Luhmann und der Mensch in Organisationen

Menschen gehören nicht zum Sozialen. Soziales ist Kommunikation. Und der Mensch ist außen vor. So oder so ähnlich verstehen viele die Provokation der Systemtheorie, die die vermeintliche Ganzheitlichkeit des Menschen in drei Systeme zerlegt: in biologische Systeme (Körper), psychische Systeme (Kognition) und soziale Systeme (Kommunikation). Was heißt das für Organisationen? Luhmann hat in einem Aufsatz aus dem Jahre 1965 sehr prägnant geschrieben: „Die Arbeitswelt: soziale und emotionale Entbehrungen. Jede Organisation besteht aus Handlungen. Kein Mensch kann aber handeln, ohne selbst dabei zu sein. Er bringt sich selbst, seine Persönlichkeit, mit an die Arbeitsstelle. Die Organisation fordert ihm jedoch nur spezifische Leistungen ab. Seine Gefühle und seine Selbstdarstellungsinteressen werden dabei kaum beansprucht. Sie lungern während der Arbeit funktionslos herum und stiften Schaden, wenn sie nicht unter Kontrolle gehalten werden“ (Luhmann 1965, „Spontane Ordnungsbildung“, in: Der neue Chef. Berlin 2016, S. 43).


Das ist wohl ein erwartbares Zitat. Menschen in Organisation erscheinen hinsichtlich ihrer funktionsorientierten Leistungen. Alles andere, was vermeintlich noch zu Menschen gehört, etwa ihre Gefühle, sollte außen vor bleiben bzw. kontrolliert werden, damit es die fomalen Abläufe nicht stört.

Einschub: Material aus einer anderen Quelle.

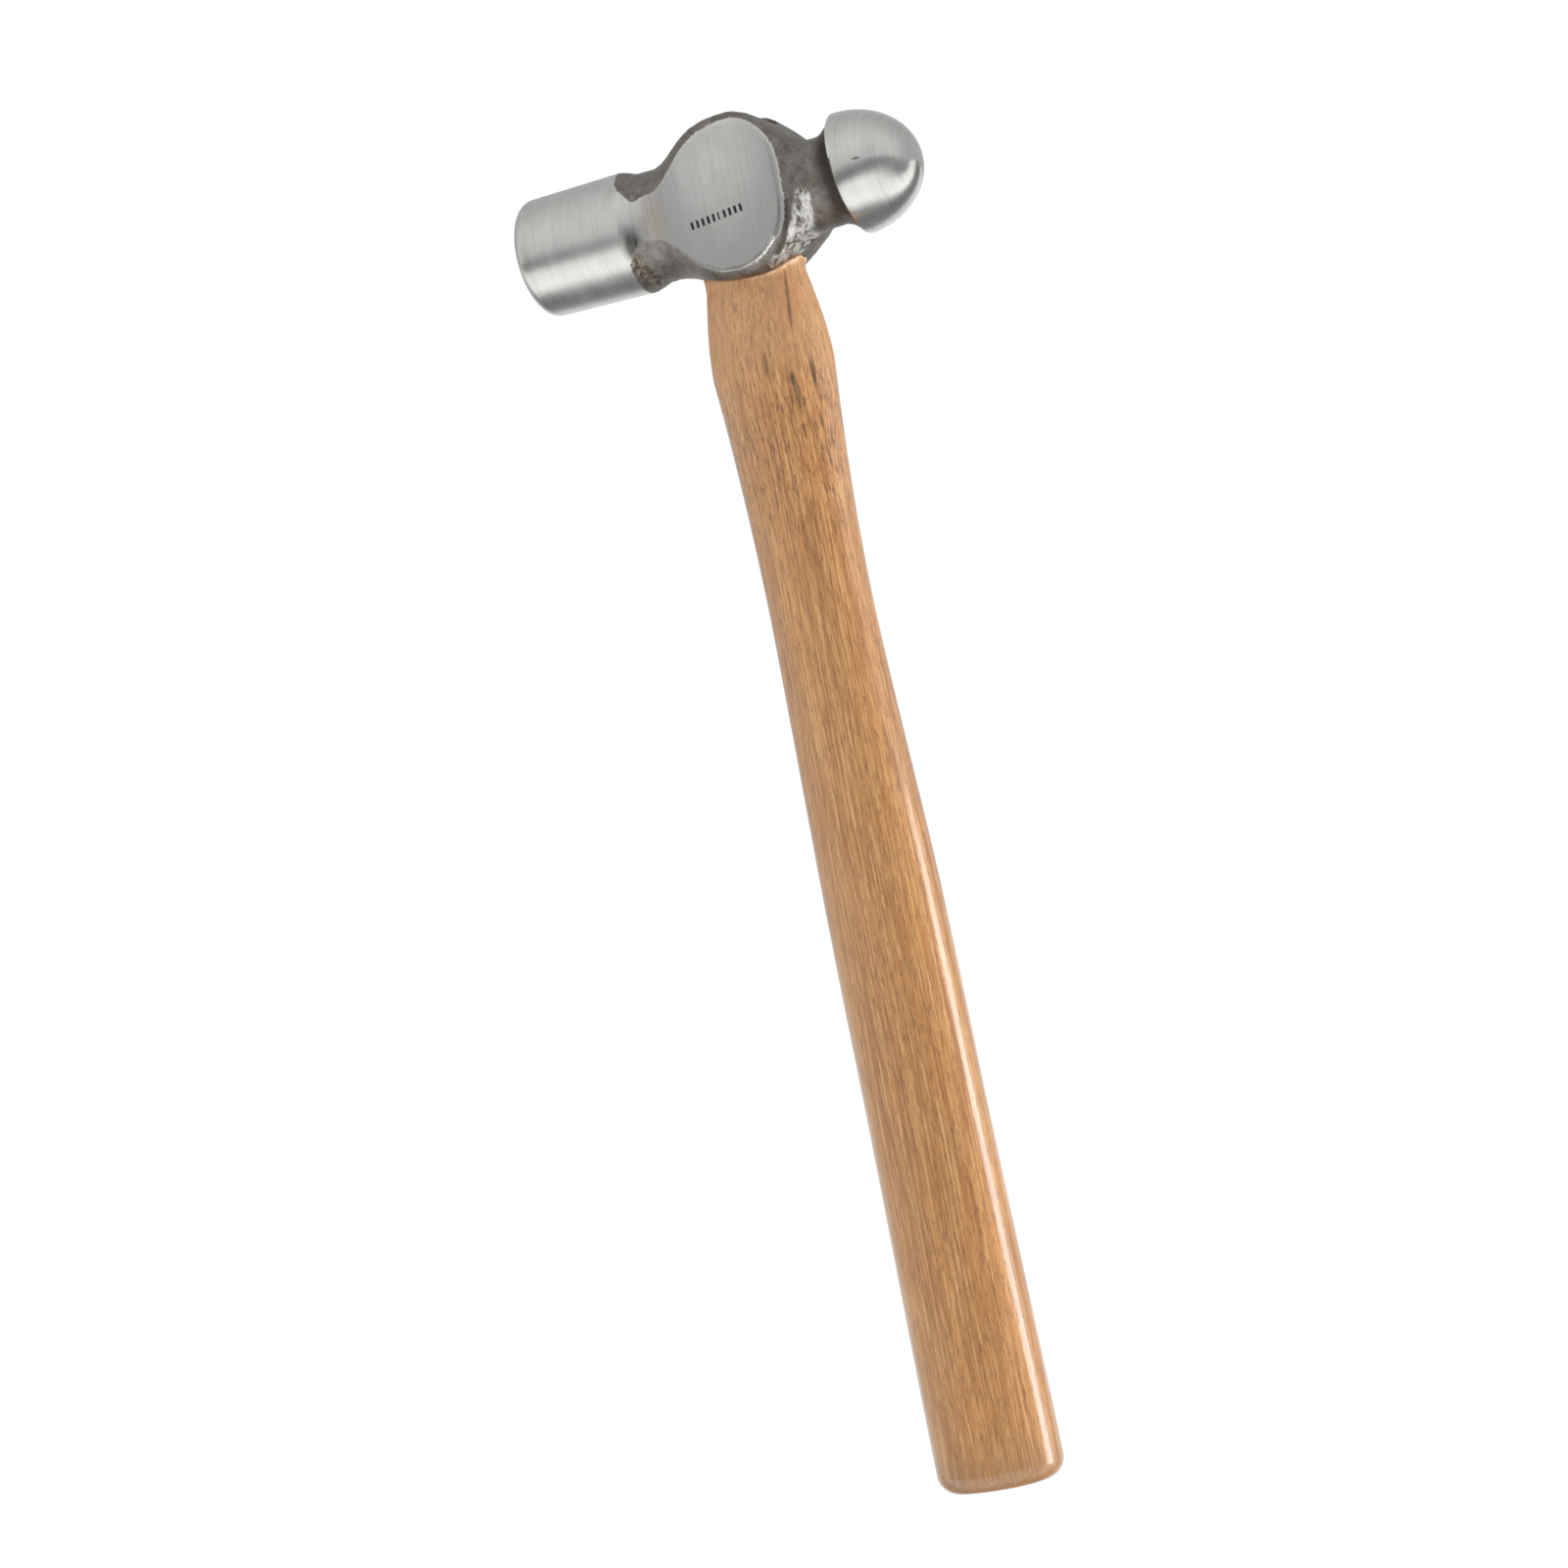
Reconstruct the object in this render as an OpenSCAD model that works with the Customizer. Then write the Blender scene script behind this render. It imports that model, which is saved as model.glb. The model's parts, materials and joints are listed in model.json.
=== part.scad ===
// Ball peen hammer with a forged head and a wedged wooden handle, lying on its side.
// X runs along the head from the striking face to the ball, and Y runs up the handle.
// Every shape is drawn about the eye's centre and then set down on the surface it lies on.

/* [Poll] */
// Distance from the handle's centre line to the striking face
face_reach = 56.9; // [52:0.1:70]
// Radius of the poll just behind the edge of the striking face
poll_face_r = 15; // [14:0.1:15.4]
// Radius of the poll at its shoulder, where it is widest
poll_shoulder_r = 15.5; // [15:0.1:17]
// Distance from the handle's centre line to the shoulder
shoulder_reach = 29.5; // [28:0.1:33]
// Rounding of the edge of the striking face
face_edge_r = 3; // [0.5:0.1:3]
// Radius of the neck between poll and eye
poll_neck_r = 14.1; // [13:0.1:15]
// Length over which the neck falls away from the shoulder, above and below
neck_run = 4.4; // [4:0.1:7]

/* [Eye boss] */
// Place of the boss's highest point along the head
boss_x = 3.5; // [0:0.1:4]
// Place of the boss's middle above the head's axis
boss_y = 1; // [0:0.1:1.5]
// Half of the boss's height, along the handle
boss_half_height = 21; // [19:0.1:23]
// Half of the boss's width before the cheeks are ground flat
boss_half_width = 17.8; // [16:0.1:19]
// Length over which the height falls to the poll's neck
height_run_poll = 24.1; // [22:0.1:27]
// Length over which the height falls to the ball's neck
height_run_ball = 19.2; // [18:0.1:21]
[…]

32 Jahre später schreibt Luhmann: „[Ich] schlage vor, das klingt vielleicht paradox, daß man sich um ein weniger technisches, dafür um ein mehr menschliches Verständnis bemüht. Man ist in der Absicht zurückhaltender, Wirkungen zu erzeugen […]. Man trifft z.B. in Organisationen häufig auf die Vorstellung: ‚Wir müssen die Mitarbeiter motivieren!‘, statt ihnen Gelegenheiten zu bieten, sich selber zu motivieren “ (Luhmann 1997, „Wie konstruiert man in eine Welt, die so ist wie sie ist, Freiheiten hinein?“, in: Bardmann [Hrsg.]: Zirkuläre Positionen. Konstruktivismus als praktische Theorie. Opladen, S. 72).


Damit nimmt Luhmann offenbar etwas vorweg, was heute immer wichtiger wird: Wenn es darum geht, dass das Personal in Organisationen tatsächlich seinen Motivationen folgt, einen (gar spirituellen) Sinn in seiner Arbeit entdeckt oder kreativ werden soll und sich mit komplexen Verhältnissen arrangieren muss, dann sollte dieses Personal anders einbezogen werden, nicht nur funktions- oder positionsorientiert, sondern so, dass dies als "menschlich" bewertet werden kann. Mit "Menschlichkeit" können wir die Achtung vor dem bewerten, was nichttriviale Systeme ohnehin auszeichnet, dass sie nicht gesteuert werden können, sondern sich selbst organisieren und ihre eigene Unberechenbarkeit als Ressource nutzen, die Organisationen mit dem auszustatten, was sie heute mehr und mehr benötigen: Flexibilität im Umgang mit den Unvorhersehbaren. Wenn also von Menschlichkeit die Rede ist, dann ist endlich das erreicht, was mit der Systemtheorie bereits seit jeher beschrieben wird: dass Organisationen keine trivialen Maschinen sind, sondern soziale Systeme, die genauso wie ihre psychischen und biologischen Umwelten sich verändernden Bedingungen geschmeidig anzupassen verstehen.